Since much of architecture and design today, as in the past, is concerned with aesthetics, norms, status, expression, and therefore communication, you may suspect the answer is no, and even strongly no.
But before you answer, let me point out that when we think of form or design efficiency, we can mean more than the direct costs or immediate resources and energy involved in constructing and using buildings, along with the larger settings they create in combination, as important as this is to determining efficiency.
In a complementary and informing way, we also can consider the indirect costs of buildings and developed areas.
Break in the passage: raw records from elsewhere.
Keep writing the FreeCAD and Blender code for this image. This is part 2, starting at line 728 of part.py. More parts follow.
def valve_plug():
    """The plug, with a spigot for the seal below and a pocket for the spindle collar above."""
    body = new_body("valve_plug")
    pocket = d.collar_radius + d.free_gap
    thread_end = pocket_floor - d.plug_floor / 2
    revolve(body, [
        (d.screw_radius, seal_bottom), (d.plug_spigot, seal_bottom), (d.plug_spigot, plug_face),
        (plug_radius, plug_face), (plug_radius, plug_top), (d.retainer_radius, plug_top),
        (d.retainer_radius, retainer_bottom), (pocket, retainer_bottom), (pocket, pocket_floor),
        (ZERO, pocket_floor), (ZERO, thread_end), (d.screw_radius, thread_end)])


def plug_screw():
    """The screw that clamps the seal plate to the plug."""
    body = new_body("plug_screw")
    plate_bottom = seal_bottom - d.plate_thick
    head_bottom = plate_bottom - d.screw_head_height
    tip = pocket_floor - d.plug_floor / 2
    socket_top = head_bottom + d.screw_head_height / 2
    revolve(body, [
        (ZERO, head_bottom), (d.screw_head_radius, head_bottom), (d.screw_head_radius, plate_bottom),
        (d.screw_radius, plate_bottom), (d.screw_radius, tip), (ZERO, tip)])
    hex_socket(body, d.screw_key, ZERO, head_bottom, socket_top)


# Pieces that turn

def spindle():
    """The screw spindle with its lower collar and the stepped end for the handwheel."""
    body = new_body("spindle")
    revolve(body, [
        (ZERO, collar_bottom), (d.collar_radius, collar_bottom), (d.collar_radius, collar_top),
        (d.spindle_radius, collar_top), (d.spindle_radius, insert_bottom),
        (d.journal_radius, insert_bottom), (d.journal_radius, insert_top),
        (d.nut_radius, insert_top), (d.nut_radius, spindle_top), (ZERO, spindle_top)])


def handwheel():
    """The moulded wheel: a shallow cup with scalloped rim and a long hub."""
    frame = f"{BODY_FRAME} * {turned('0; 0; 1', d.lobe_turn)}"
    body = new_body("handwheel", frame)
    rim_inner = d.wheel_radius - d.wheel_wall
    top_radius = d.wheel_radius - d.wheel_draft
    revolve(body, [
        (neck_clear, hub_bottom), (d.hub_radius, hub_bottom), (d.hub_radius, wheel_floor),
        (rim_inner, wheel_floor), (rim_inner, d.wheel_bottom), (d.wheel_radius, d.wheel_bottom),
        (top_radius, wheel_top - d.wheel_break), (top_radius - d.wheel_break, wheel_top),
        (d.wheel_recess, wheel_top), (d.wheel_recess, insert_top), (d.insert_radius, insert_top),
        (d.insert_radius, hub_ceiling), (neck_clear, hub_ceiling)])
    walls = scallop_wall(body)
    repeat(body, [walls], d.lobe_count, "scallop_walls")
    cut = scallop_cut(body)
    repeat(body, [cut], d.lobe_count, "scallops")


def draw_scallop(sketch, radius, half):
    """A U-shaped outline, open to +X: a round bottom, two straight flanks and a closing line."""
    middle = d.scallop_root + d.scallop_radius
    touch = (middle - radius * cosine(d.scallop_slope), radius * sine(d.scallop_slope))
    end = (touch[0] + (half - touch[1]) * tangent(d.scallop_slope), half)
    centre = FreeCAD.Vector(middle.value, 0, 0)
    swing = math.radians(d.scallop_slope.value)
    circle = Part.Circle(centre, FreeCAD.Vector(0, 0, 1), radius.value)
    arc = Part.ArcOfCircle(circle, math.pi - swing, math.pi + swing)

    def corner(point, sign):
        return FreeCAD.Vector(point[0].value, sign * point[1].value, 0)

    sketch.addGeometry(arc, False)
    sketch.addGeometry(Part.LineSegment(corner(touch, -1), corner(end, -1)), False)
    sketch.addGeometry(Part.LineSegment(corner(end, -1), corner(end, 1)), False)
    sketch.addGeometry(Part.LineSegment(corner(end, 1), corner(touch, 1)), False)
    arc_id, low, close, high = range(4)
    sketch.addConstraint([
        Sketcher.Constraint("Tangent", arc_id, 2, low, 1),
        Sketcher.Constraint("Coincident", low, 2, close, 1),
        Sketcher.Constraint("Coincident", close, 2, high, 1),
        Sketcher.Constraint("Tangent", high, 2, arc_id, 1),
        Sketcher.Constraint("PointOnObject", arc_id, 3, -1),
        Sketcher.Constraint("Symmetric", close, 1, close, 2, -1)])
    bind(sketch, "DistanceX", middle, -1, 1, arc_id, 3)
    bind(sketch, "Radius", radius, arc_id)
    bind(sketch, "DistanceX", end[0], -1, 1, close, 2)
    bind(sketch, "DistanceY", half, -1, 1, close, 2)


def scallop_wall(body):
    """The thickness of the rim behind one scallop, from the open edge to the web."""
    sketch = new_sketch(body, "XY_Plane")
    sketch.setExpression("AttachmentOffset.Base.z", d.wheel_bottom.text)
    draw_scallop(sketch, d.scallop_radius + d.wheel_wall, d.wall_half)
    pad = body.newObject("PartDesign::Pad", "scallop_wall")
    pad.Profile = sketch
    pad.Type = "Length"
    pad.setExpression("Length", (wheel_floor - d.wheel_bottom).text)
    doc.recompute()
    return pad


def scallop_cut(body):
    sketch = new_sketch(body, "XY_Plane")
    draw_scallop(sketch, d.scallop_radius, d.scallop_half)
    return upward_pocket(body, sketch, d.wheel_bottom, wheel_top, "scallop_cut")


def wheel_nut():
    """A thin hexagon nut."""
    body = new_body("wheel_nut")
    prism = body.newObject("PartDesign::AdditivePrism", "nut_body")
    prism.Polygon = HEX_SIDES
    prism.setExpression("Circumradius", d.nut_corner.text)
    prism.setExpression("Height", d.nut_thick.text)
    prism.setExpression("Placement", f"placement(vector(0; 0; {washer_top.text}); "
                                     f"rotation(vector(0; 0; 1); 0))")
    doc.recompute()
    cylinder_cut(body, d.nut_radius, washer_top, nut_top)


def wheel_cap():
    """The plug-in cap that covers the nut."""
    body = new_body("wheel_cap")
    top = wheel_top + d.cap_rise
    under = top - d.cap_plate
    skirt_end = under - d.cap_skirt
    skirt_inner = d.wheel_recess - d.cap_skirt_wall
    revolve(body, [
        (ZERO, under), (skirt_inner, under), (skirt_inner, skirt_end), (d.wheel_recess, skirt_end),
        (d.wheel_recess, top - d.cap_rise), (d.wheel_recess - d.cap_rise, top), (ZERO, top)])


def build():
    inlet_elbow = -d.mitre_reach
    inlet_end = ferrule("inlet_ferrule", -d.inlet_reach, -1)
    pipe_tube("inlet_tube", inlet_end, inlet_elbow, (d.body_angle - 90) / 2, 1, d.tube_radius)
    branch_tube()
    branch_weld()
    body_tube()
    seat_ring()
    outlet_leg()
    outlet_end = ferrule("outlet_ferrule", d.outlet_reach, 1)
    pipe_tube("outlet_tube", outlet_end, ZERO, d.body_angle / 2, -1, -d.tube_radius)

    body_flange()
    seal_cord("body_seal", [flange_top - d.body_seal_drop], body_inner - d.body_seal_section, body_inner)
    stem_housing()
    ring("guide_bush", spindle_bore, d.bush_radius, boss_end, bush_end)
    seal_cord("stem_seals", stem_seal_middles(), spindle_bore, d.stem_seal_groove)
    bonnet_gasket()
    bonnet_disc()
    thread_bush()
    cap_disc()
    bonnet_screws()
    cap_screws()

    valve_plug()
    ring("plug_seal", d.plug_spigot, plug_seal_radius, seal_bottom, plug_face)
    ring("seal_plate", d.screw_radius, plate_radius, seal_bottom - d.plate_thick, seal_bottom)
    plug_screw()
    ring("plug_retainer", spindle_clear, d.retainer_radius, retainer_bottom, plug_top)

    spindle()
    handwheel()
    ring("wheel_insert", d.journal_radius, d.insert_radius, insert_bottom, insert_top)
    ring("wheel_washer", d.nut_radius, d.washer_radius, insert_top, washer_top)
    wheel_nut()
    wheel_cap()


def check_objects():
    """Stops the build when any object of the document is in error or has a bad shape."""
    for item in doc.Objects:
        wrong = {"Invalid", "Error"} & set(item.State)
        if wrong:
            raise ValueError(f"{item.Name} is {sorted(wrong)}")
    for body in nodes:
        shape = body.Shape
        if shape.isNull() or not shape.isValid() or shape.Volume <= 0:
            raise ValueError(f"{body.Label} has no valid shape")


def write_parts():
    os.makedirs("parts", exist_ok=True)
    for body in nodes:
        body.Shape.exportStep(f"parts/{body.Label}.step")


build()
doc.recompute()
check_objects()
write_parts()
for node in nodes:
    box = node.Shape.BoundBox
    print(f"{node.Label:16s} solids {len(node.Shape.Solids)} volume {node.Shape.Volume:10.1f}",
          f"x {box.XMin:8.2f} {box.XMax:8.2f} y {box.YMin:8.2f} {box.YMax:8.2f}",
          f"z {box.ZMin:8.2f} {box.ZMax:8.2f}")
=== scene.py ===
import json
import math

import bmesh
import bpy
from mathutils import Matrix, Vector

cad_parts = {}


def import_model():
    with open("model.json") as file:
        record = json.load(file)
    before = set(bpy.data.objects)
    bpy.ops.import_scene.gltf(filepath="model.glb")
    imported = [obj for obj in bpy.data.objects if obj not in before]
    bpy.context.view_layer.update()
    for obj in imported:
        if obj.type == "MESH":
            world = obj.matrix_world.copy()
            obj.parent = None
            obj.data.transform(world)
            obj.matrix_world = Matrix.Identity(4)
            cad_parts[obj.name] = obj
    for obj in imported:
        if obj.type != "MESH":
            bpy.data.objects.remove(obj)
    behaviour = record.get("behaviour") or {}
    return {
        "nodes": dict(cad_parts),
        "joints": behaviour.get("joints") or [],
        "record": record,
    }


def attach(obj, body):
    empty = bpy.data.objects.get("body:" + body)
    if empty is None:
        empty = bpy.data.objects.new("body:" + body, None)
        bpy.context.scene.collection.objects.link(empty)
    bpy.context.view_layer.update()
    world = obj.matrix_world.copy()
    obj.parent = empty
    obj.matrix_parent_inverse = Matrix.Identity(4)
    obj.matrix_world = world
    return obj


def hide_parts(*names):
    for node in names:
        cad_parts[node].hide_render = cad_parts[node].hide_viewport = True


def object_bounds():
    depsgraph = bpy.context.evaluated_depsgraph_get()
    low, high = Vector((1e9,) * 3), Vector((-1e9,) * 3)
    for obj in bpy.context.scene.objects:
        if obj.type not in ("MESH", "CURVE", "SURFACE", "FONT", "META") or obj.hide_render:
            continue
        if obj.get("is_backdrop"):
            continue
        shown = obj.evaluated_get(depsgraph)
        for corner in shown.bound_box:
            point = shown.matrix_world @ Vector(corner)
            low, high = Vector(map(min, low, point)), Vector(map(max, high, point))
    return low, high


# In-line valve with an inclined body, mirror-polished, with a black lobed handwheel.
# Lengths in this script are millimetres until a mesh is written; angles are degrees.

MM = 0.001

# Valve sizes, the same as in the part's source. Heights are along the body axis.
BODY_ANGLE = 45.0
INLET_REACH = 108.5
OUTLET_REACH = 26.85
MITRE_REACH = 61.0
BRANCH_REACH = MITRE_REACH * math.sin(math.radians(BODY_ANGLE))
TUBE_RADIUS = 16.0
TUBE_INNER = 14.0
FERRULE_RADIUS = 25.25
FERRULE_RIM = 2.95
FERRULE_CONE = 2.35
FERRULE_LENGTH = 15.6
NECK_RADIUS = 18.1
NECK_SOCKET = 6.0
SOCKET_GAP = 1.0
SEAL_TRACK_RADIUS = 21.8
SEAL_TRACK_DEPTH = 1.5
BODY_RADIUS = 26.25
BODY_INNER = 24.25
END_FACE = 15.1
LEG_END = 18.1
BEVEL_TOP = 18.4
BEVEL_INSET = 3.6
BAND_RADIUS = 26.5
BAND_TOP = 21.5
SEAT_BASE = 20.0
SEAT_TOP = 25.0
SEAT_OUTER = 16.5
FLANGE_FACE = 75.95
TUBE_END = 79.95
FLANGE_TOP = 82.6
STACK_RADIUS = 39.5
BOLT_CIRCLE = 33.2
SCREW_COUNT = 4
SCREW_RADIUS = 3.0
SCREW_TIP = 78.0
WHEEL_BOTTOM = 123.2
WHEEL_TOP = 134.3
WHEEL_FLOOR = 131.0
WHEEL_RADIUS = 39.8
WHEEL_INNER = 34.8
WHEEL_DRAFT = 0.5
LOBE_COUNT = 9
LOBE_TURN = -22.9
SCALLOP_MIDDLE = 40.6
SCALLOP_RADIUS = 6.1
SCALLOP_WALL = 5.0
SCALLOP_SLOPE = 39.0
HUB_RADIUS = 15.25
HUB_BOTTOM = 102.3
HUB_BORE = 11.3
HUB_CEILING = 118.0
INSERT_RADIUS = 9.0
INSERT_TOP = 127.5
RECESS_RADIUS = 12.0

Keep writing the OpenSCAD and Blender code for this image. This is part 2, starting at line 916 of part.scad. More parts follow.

This crucial but less obvious category of costs or efficiency factors is often substantially overlooked, taken as separate from or beyond the scope of building and development, or expediently treated as “free” to some degree – thereby becoming externalities, or public or unborn costs, in the terminology of economists.
Importantly, indirect building and development costs can be as significant as direct ones. They include the often unexamined costs of pollution, dislocation, future inflexibility, sprawl, resource degradation, eventual obsolescence, and the potential for blight. As a practical matter, such indirect and commonly overlooked costs are essential to understanding the true cost, and thus the true efficiency, of any design, building, or developed area.
Fortunately, we can simplify this complex topic for a general discussion by recognizing that two basic design principles or features often substantially predict both types of costs, and thus the general efficiency of building and development. The first of these principles is that development, buildings, and spaces that are more compact or reduced in scope will tend to be less resource-intensive, less costly overall, and therefore more efficient, as long as they meet essential needs or are effective solutions overall.
The second principle is that buildings, infrastructure, and material inputs using renewable resources – and failing this, readily recyclable or reusable ones – will tend to be less costly and more efficient overall as well, by often producing fewer externalities or indirect costs for others to contend with in time. There are of course exceptions to these two rules. But overall, it is a much more difficult general case to advocate for expansive and non-renewable building and development on efficiency grounds, even as this is still our most common approach to building today.